SET EXERCISE
Identify the lines that contain the word "body", then copy them.
○ ○ ○ ○ ○ ○ ○
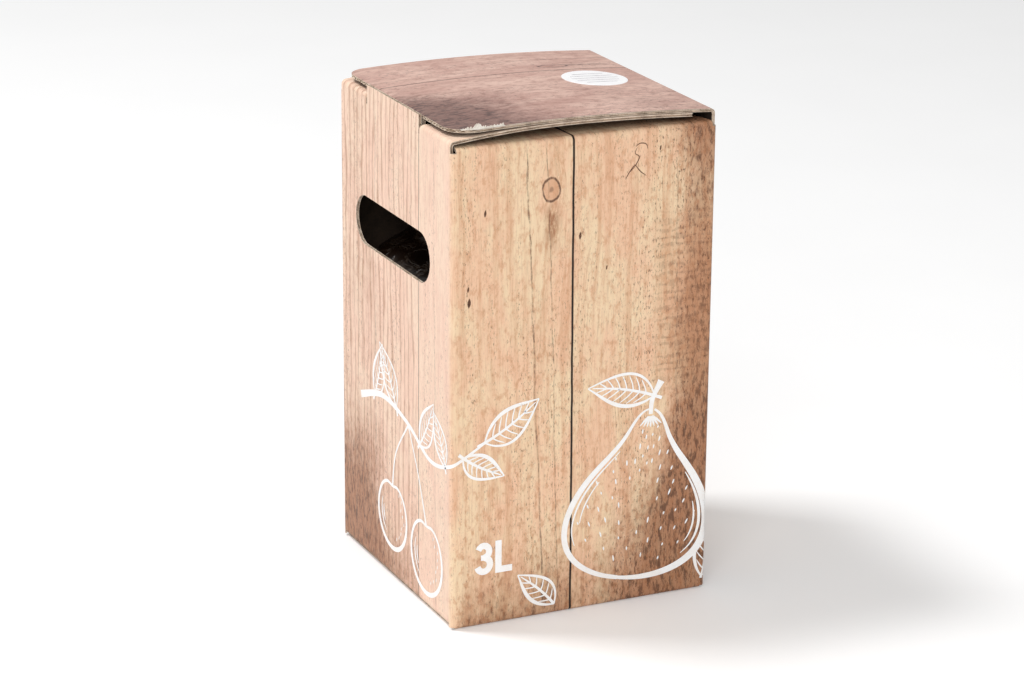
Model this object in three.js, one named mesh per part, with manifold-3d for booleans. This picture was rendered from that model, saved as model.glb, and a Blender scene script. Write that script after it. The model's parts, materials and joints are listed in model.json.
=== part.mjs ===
// A bag-in-box carton for three litres of juice.
//
// The carton is one blank of fine-flute corrugated board, folded into four walls with a glued
// side seam, a two-layer bottom and a top closure. The front and back dust flaps fold in first,
// the inner flap hinged on the left wall lies over them, and the lid hinged on the right wall
// closes on top. The lid's tongue drops into a slot behind a tab that stands up from the left wall.
// A hand hole is cut in the left wall, and a perforated door in the right wall is torn open to
// bring the tap out. Inside stands the filled bag, with a spout welded to its face and a
// push-button tap stowed in the spout, behind the door.
//
// Units are millimetres, +Z is up, the origin is the centre of the bottom, the front wall faces -Y.

import * as THREE from "three";
import { mergeVertices } from "three/addons/utils/BufferGeometryUtils.js";
import Module from "manifold-3d";

const wasm = await Module();
wasm.setup();

// Board and the body of the carton
const board = 1.6;
const foldRadius = 2.4;
const width = 136;
const depth = 136;
const frontFoldTop = 236;
const layerGap = 0.3;
const flapSideGap = 2.2;
const fuse = 0.05;
const arcSteps = 5;

// Bottom flaps
const flapMeetGap = 0.8;

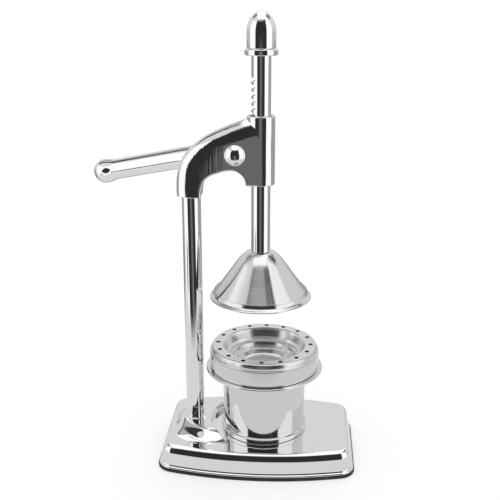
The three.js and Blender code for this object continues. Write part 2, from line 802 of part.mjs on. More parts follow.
function rackRod() {
  const round = rod(rodRadius, rodLow, collarSeat);
  const cut = plate(rackOutline(), -2 * rodRadius, 2 * rodRadius);
  const toothed = toGeometry(toSolid(round).intersect(toSolid(cut)));
  const tenonTop = collarSeat + tenonLength;
  const tenon = rod(tenonRadius, collarSeat - cutOverrun, tenonTop, smallSteps);
  const screwHole = rod(
    bellScrewRadius + touchGap, rodLow - cutOverrun, rodLow + bellScrewReach + touchGap, smallSteps,
  );
  return piece("rack_rod", combine([toothed, tenon], [screwHole]), chrome());
}

function stopCollar() {
  const low = collarSeat + touchGap;
  const high = low + collarHeight;
  const edge = collarHeight / 5;
  const bore = tenonRadius + touchGap;
  const ring = turned([
    [bore, low], [collarRadius - edge, low], [collarRadius, low + edge], [collarRadius, high - edge],
    [collarRadius - edge, high], [bore, high], [bore, low],
  ]);
  return piece("stop_collar", ring, chrome());
}

function knob() {
  const bore = tenonRadius + touchGap;
  const boreTop = collarSeat + tenonLength + touchGap;
  const domeHeight = knobHeight - knobStraight;
  const steps = 8;
  const dome = arcPoints(0, 0, 1, 0, Math.PI / 2, steps)
    .map(([out, up]) => [knobRadius * out, knobSeat + knobStraight + domeHeight * up]);
  dome[steps][0] = 0;
  const edge = knobRadius / 16;
  const cap = turned([
    [bore, knobSeat], [knobRadius - edge, knobSeat], [knobRadius, knobSeat + edge], ...dome,
    [0, boreTop], [bore, boreTop], [bore, knobSeat],
  ]);
  return piece("knob", cap, chrome());
}

// The bell's outer wall: radius as a share from the top disc to the rim, height as a share of the bell
const bellShares = [
  [1, 0.02], [0.985, 0.05], [0.94, 0.1], [0.878, 0.17], [0.75, 0.335], [0.6, 0.495], [0.42, 0.665],
  [0.235, 0.84], [0.08, 0.955],
];

function bell() {
  const spread = bellRadius - bellTopRadius;
  const discLow = bellTop - bellDiscThickness;
  const outside = bellShares.map(([out, up]) => [
    bellTopRadius + spread * out, bellRimHeight + bellHeight * up,
  ]);
  const inside = offsetLine(outside, bellWall)
    .filter(([, height]) => height < discLow - bellWall)
    .toReversed();
  const bore = bellScrewRadius + touchGap;
  const profile = [
    [bellRadius - bellWall, bellRimHeight], [bellRadius - bellLip / 2, bellRimHeight], ...outside,
    [bellTopRadius, bellTop], [bore, bellTop], [bore, discLow], [bellTopRadius, discLow],
    ...inside.slice(0, -1), [bellRadius - bellWall, bellRimHeight],
  ];
  return piece("bell", turned(profile, fineSteps), spunSteel());
}

function bellFasteners() {
  const washerTop = bellTop - bellDiscThickness - touchGap;
  const washerLow = washerTop - washerThickness;
  const washer = tube(bellWasherRadius, bellScrewRadius + touchGap, washerLow, washerTop, smallSteps);
  const headTop = washerLow - touchGap;
  const headEnd = headTop - bellScrewHeadHeight;
  const shankTop = rodLow + bellScrewReach - touchGap;
  const edge = bellScrewHeadHeight / 3;
  const screw = turned([
    [0, headEnd], [bellScrewHeadRadius - edge, headEnd], [bellScrewHeadRadius, headEnd + edge],
    [bellScrewHeadRadius, headTop], [bellScrewRadius, headTop], [bellScrewRadius, shankTop], [0, shankTop],
  ], smallSteps);
  return [piece("bell_washer", washer, plainSteel()), piece("bell_screw", screw, plainSteel())];
}

// Cup, drip ring and strainer

function cup() {
  const footTop = cupLow + cupFootHeight;
  const lowRadius = cupRadius - cupTaper;
  const footRadius = lowRadius + cupFootLip;
  const flangeLow = cupTop - cupWall;
  const beadSteps = 4;
  const beadMiddle = cupFlangeRadius - cupBeadRadius;
  const bead = arcPoints(
    beadMiddle, cupTop - cupBeadRadius, cupBeadRadius, -Math.PI / 2, Math.PI / 2, beadSteps,
  );
  const soft = cupShoulderRadius * (1 - Math.SQRT1_2);
  const recess = cupLow + cupFootRecess;
  const profile = [
    [0, recess], [footRadius - 2 * cupWall, recess],
    [footRadius - cupWall, cupLow], [footRadius - cupWall / 2, cupLow],
    [footRadius, cupLow + cupWall / 2], [footRadius, footTop - cupWall],
    [lowRadius, footTop], [cupRadius, flangeLow - cupShoulderRadius],
    [cupRadius + soft, flangeLow - soft],
    [cupRadius + cupShoulderRadius, flangeLow], [cupFlangeRadius - 2 * cupBeadRadius, flangeLow], ...bead,
    [cupRadius + cupShoulderRadius, cupTop], [cupRadius - soft / 2, cupTop - soft],
    [cupRadius - cupWall, cupTop - cupShoulderRadius],
    [lowRadius - cupWall, footTop], [lowRadius - 2 * cupWall, recess + 2 * cupWall],
    [lowRadius - 4 * cupWall, recess + cupWall], [0, recess + cupWall],
  ];
  return piece("cup", turned(profile, fineSteps), polishedSteel());
}

function dripRing() {
  const spigot = cupRadius - cupWall - touchGap;
  const inner = ringRadius - cupWall;
  const soft = cupWall / 2;
  const floor = ringLow + cupWall;
  const profile = [
    [spigot - cupWall, ringLow - ringSpigot], [spigot - soft / 2, ringLow - ringSpigot],
    [spigot - soft / 2, ringLow - cupShoulderRadius - touchGap],
    [spigot - soft / 2, ringLow], [ringRadius - soft, ringLow], [ringRadius, ringLow + soft],
    [ringRadius, ringTop], [inner, ringTop], [inner, floor], [spigot - cupWall, floor],
    [spigot - cupWall, ringLow - ringSpigot],
  ];
  return piece("drip_ring", turned(profile, fineSteps), polishedSteel());
}

// The funnel's upper face: radius as a share of its mouth, depth as a share of its deepest step
const funnelShares = [
  [1, 0], [0.978, 0.035], [0.955, 0.12], [0.905, 0.4], [0.862, 0.52], [0.785, 0.545], [0.765, 0.58],
  [0.735, 0.7], [0.685, 0.81], [0.63, 0.83], [0.612, 0.86], [0.55, 0.965], [0.5, 1], [0.14, 1], [0.1, 0.93],
  [0, 0.9],
];

function strainer() {
  const edge = ringTop + touchGap;
  const roundLow = edge + strainerShoulderEdge;
  const thick = cupWall;
  const roundSteps = 5;
  const quarter = Math.PI / 2;
  const shoulder = arcPoints(strainerLandRadius, roundLow, strainerShoulder, 0, quarter, roundSteps);
  const inner = arcPoints(
    strainerLandRadius, roundLow, strainerShoulder - thick, 0, quarter, roundSteps - 1,
  ).toReversed();
  const skirtLow = edge - strainerSkirt;
  const upper = funnelShares.map(([out, deep]) => [funnelRadius * out, strainerTop - funnelDepth * deep]);
  const lower = offsetLine([[strainerLandRadius, strainerTop], ...upper], thick).slice(1).toReversed();
  lower[0][0] = 0;
  const profile = [
    [strainerSkirtRadius - thick, skirtLow], [strainerSkirtRadius, skirtLow], [strainerSkirtRadius, edge],
    [strainerRadius, edge], ...shoulder, ...upper, ...lower, ...inner,
    [strainerSkirtRadius - thick, edge - thick / 2], [strainerSkirtRadius - thick, skirtLow],
  ];
  const drills = Array.from({ length: strainerHoles }, (_, i) => {
    const angle = Math.PI / 2 + 2 * Math.PI * i / strainerHoles;
    return rod(strainerHoleRadius, strainerTop - 3 * thick, strainerTop + cutOverrun, drillSteps)
      .translate(strainerHoleCircle * Math.cos(angle), strainerHoleCircle * Math.sin(angle), 0);
  });
  return piece("strainer", combine([turned(profile, fineSteps)], drills), polishedSteel());
}

const press = new THREE.Group();
press.name = "citrus_press";
press.add(baseShell(), baseMat(), columnParts());
press.add(headCasting(), ...headFasteners(), ...guideBushes(), ...shaftBushes(), stopPin());
press.add(leverParts());
press.add(rackRod(), stopCollar(), knob(), bell(), ...bellFasteners());
const cupSet = new THREE.Group();
cupSet.position.x = cupStandOff;
cupSet.add(cup(), dripRing(), strainer());
press.add(cupSet);

export default press;
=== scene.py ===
import json
import math

import bmesh
import bpy
import numpy as np
from mathutils import Matrix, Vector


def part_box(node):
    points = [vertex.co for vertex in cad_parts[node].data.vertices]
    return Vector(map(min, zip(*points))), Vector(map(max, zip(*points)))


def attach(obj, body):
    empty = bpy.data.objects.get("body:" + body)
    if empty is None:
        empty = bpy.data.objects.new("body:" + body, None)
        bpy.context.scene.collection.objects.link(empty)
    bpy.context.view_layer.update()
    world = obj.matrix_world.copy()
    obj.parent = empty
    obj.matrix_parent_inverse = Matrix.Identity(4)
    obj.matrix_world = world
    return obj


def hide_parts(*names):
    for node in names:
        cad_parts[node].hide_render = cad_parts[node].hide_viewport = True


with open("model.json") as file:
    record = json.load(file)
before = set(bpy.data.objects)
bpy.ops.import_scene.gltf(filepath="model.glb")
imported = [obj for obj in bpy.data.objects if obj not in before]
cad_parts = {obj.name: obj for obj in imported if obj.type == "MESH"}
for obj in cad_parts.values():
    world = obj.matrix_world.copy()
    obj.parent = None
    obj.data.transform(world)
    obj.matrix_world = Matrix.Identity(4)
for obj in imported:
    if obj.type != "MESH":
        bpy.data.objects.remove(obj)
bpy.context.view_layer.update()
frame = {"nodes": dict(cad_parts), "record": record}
mm = 0.001  # the tables below are in millimetres
print("press: CAD frame loaded")


def heights(node):
    return [corner[2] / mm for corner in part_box(node)]


def middleX(node):
    low, high = [corner[0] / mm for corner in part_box(node)]
    return (low + high) / 2


# Camera: its place and tilt were read from the round rims of the bell, ring and cup
viewpoint = {"place": (42.94, -754.51, 446.79), "tilt": 72.614, "turn": 4.022, "lens": 59.76, "sensor": 36.0}
cameraData = bpy.data.cameras.new("viewpoint")
cameraData.lens = viewpoint["lens"]
cameraData.sensor_width = viewpoint["sensor"]
camera = bpy.data.objects.new("viewpoint", cameraData)
camera.location = [value * mm for value in viewpoint["place"]]
camera.rotation_euler = (math.radians(viewpoint["tilt"]), 0, math.radians(viewpoint["turn"]))
bpy.context.scene.collection.objects.link(camera)
bpy.context.scene.camera = camera
bpy.context.scene.view_settings.view_transform = "Standard"
print("press: camera set")


# Node helpers
def addNode(tree, kind, inputs=None, **settings):
    made = tree.nodes.new(kind)
    for name, value in settings.items():
        setattr(made, name, value)
    for key, value in (inputs or {}).items():
        if isinstance(value, bpy.types.NodeSocket):
            tree.links.new(value, made.inputs[key])
        else:
            made.inputs[key].default_value = value
    return made


def calc(tree, operation, *values):
    inputs = dict(enumerate(values))
    return addNode(tree, "ShaderNodeMath", inputs, operation=operation).outputs[0]


def vectorCalc(tree, operation, *values):
    return addNode(tree, "ShaderNodeVectorMath", dict(enumerate(values)), operation=operation).outputs


def parts(tree, place):
    return addNode(tree, "ShaderNodeSeparateXYZ", {0: place}).outputs


def fromParts(tree, **values):
    return addNode(tree, "ShaderNodeCombineXYZ", values).outputs[0]


def fromAxis(tree, place):
    # How far a place is from the Z axis, and how high
    split = parts(tree, place)
    return vectorCalc(tree, "LENGTH", fromParts(tree, X=split["X"], Y=split["Y"]))["Value"], split["Z"]


def noise(tree, place, scale, detail, **more):
    inputs = {"Vector": place, "Scale": scale, "Detail": detail, **more}
    return addNode(tree, "ShaderNodeTexNoise", inputs).outputs["Fac"]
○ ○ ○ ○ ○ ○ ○
WORKED SOLUTION
// Board and the body of the carton
def attach(obj, body):
    empty = bpy.data.objects.get("body:" + body)
        empty = bpy.data.objects.new("body:" + body, None)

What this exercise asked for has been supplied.